= What you have to do =
Begin at the line containing "mesh.shade_smooth()" and stop at the line containing "cad_parts[node].hide_render = cad_parts[node].hide_viewport"; copy those lines exactly, ends included, and nothing else.

= Dataset extract =
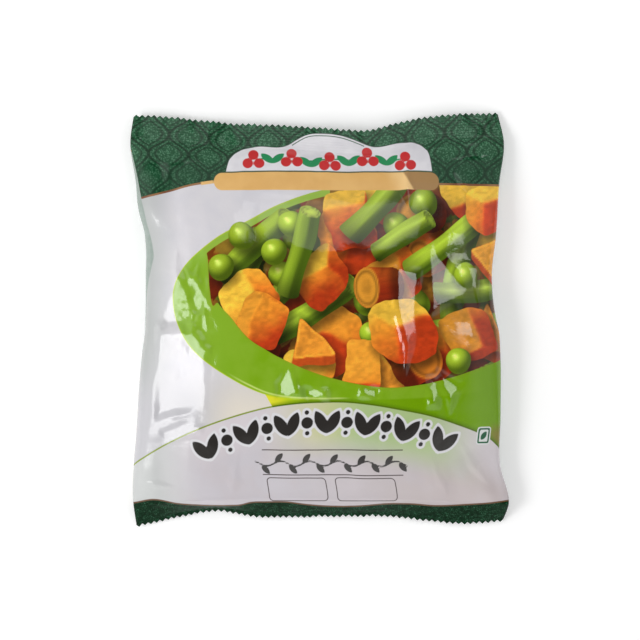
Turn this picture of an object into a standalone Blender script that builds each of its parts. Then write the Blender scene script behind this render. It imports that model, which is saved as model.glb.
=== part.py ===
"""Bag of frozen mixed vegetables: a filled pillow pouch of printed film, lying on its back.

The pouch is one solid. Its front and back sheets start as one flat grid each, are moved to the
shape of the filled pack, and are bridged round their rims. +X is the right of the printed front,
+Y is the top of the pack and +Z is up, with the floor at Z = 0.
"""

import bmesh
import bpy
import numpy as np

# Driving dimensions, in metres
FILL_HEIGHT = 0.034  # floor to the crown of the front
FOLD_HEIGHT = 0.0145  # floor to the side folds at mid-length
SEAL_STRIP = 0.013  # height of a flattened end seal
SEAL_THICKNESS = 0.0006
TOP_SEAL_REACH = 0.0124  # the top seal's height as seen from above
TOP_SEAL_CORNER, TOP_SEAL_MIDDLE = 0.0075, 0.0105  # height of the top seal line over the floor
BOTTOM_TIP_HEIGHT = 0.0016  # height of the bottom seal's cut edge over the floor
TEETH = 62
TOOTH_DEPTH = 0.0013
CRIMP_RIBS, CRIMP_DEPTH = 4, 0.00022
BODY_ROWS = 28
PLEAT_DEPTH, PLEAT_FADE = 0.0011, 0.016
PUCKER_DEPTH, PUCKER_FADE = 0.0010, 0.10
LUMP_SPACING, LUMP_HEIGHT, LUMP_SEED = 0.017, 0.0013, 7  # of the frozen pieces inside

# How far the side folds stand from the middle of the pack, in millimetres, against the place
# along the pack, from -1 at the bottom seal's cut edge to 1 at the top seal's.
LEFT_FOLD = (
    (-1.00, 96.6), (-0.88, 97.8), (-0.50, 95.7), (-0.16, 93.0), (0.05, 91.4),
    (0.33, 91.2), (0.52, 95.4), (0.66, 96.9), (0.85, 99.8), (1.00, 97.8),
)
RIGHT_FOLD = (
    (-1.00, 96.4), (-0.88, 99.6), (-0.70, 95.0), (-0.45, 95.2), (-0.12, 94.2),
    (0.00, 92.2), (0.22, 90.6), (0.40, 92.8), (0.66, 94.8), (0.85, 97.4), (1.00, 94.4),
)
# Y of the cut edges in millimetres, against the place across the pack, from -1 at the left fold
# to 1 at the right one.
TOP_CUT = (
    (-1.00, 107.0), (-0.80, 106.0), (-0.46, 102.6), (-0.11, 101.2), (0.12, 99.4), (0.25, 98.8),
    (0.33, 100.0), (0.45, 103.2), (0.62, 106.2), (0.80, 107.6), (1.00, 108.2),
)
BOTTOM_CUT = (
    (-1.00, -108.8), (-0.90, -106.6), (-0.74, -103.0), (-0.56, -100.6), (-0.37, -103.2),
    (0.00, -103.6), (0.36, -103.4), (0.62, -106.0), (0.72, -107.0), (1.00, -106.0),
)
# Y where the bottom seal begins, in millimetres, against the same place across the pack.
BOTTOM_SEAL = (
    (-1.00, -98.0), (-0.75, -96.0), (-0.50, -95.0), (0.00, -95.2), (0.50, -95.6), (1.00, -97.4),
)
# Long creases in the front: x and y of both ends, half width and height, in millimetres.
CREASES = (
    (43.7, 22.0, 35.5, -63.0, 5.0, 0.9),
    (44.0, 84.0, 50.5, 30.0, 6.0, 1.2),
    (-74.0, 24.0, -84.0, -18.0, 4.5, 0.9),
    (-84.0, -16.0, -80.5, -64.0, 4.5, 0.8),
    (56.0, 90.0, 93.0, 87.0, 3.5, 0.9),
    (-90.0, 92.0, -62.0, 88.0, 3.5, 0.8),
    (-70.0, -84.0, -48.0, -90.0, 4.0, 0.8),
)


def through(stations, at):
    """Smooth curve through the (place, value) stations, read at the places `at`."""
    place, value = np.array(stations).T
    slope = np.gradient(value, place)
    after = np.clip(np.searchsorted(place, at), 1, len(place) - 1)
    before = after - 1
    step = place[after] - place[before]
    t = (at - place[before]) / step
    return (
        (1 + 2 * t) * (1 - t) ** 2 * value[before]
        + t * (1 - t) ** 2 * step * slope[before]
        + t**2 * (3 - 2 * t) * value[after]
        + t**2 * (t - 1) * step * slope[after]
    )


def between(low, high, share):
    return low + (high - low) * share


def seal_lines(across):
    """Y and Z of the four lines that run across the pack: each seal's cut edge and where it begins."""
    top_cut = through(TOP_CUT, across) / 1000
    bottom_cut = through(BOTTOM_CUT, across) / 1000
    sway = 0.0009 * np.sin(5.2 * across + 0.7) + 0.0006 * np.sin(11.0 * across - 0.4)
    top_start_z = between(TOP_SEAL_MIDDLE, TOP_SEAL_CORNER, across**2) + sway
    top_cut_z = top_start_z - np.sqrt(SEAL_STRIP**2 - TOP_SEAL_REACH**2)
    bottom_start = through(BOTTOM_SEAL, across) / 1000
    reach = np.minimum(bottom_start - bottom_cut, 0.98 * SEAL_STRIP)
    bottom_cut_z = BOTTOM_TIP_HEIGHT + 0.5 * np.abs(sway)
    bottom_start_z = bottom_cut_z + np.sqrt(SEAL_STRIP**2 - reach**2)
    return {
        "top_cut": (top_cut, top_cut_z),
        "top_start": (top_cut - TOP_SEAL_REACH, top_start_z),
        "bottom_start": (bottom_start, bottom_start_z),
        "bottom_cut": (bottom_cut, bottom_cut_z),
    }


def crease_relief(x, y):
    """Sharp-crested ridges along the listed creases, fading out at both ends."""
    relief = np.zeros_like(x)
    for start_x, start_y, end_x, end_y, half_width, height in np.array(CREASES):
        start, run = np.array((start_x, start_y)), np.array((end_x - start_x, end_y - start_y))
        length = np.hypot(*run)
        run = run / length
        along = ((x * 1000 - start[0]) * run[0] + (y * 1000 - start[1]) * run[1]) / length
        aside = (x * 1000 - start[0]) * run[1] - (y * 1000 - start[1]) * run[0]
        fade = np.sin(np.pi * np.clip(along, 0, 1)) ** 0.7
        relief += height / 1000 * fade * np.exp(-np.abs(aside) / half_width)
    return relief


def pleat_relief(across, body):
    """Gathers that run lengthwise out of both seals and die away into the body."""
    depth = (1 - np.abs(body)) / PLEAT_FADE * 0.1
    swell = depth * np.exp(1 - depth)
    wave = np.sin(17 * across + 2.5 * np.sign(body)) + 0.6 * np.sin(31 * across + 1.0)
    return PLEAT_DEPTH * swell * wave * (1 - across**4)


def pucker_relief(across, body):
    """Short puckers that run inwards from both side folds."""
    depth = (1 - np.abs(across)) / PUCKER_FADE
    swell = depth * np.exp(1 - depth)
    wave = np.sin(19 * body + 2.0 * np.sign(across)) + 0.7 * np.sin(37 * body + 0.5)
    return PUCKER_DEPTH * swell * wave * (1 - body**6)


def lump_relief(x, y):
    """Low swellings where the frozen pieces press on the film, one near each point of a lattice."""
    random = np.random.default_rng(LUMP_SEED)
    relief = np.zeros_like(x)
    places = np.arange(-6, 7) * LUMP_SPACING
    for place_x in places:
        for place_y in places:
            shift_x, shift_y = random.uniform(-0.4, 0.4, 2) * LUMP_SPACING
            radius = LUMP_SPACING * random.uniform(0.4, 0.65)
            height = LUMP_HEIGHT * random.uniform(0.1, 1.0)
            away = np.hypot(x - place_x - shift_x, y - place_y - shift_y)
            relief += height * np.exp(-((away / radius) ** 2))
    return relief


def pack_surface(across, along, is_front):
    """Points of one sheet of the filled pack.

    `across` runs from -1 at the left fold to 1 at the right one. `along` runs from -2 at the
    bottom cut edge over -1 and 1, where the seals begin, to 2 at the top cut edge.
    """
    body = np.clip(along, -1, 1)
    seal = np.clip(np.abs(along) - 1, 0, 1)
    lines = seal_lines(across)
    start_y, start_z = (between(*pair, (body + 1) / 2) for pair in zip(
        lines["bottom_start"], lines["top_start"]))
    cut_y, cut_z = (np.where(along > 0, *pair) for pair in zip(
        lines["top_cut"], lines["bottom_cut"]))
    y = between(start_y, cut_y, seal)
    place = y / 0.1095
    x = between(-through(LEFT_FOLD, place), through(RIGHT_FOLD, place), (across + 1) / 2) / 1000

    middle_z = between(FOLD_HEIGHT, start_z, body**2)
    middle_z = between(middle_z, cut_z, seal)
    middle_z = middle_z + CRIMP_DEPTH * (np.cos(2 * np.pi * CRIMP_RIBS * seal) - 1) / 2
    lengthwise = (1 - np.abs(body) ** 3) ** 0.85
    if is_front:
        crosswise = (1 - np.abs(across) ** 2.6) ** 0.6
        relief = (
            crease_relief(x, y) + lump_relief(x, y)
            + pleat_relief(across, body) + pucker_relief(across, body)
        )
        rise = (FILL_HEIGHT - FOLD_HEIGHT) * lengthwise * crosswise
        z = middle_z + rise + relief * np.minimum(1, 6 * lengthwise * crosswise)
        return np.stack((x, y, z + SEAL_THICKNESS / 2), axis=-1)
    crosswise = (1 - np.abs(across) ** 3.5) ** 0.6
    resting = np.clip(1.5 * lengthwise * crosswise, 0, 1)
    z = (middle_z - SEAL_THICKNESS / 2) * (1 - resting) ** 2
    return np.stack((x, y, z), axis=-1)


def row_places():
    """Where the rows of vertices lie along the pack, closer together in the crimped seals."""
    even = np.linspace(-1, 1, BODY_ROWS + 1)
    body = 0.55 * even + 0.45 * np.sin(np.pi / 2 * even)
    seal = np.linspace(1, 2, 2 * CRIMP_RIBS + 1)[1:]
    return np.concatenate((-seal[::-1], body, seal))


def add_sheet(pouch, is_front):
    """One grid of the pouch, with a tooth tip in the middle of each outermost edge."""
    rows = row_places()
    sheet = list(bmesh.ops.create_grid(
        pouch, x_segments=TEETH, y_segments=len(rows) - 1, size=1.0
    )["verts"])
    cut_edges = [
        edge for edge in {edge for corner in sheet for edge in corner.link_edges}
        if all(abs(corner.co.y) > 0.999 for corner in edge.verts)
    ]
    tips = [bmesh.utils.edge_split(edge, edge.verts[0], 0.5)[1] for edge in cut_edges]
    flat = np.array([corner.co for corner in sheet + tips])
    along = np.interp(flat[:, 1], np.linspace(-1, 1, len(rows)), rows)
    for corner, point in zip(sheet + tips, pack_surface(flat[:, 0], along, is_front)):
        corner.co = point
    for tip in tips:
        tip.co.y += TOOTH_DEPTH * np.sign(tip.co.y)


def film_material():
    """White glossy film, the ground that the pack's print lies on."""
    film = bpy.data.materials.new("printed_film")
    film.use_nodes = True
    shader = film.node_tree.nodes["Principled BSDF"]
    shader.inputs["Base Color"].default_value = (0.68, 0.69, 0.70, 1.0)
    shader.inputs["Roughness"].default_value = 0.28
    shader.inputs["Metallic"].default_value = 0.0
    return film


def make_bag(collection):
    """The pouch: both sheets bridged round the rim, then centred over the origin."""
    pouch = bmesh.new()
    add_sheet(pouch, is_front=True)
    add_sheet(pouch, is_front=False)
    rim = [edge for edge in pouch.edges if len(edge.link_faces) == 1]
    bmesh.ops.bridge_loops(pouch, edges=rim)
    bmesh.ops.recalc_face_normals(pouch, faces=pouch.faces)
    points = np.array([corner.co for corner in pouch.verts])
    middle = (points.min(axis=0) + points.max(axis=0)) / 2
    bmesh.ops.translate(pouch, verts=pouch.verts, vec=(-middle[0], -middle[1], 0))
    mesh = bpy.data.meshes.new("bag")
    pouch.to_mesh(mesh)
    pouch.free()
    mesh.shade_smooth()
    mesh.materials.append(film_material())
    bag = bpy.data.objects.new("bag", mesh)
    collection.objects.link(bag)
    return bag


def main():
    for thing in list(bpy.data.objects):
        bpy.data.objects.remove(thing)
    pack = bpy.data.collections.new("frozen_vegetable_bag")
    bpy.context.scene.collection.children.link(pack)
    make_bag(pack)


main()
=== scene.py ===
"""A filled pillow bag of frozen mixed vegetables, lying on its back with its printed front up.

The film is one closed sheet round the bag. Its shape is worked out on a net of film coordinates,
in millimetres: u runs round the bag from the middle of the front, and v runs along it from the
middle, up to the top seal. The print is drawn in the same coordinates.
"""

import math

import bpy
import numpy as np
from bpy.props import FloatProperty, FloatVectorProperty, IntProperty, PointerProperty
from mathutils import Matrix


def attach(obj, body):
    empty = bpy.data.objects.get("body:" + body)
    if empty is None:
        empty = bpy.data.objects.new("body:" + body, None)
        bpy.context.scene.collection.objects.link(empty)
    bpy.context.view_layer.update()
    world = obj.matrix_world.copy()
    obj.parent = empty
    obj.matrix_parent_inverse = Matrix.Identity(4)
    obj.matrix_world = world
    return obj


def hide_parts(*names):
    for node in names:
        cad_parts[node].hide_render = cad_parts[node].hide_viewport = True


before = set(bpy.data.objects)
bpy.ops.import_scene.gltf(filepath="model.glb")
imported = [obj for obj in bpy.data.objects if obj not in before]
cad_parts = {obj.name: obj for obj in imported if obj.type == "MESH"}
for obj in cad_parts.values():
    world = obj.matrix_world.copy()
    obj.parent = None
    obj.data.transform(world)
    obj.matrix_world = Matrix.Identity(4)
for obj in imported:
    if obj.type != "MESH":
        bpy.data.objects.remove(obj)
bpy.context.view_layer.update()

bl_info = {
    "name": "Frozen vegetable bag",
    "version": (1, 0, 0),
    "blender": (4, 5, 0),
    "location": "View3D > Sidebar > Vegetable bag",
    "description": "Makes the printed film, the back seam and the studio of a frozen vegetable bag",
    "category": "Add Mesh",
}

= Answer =
    mesh.shade_smooth()
    mesh.materials.append(film_material())
    bag = bpy.data.objects.new("bag", mesh)
    collection.objects.link(bag)
    return bag


def main():
    for thing in list(bpy.data.objects):
        bpy.data.objects.remove(thing)
    pack = bpy.data.collections.new("frozen_vegetable_bag")
    bpy.context.scene.collection.children.link(pack)
    make_bag(pack)


main()
=== scene.py ===
"""A filled pillow bag of frozen mixed vegetables, lying on its back with its printed front up.

The film is one closed sheet round the bag. Its shape is worked out on a net of film coordinates,
in millimetres: u runs round the bag from the middle of the front, and v runs along it from the
middle, up to the top seal. The print is drawn in the same coordinates.
"""

import math

import bpy
import numpy as np
from bpy.props import FloatProperty, FloatVectorProperty, IntProperty, PointerProperty
from mathutils import Matrix


def attach(obj, body):
    empty = bpy.data.objects.get("body:" + body)
    if empty is None:
        empty = bpy.data.objects.new("body:" + body, None)
        bpy.context.scene.collection.objects.link(empty)
    bpy.context.view_layer.update()
    world = obj.matrix_world.copy()
    obj.parent = empty
    obj.matrix_parent_inverse = Matrix.Identity(4)
    obj.matrix_world = world
    return obj


def hide_parts(*names):
    for node in names:
        cad_parts[node].hide_render = cad_parts[node].hide_viewport = True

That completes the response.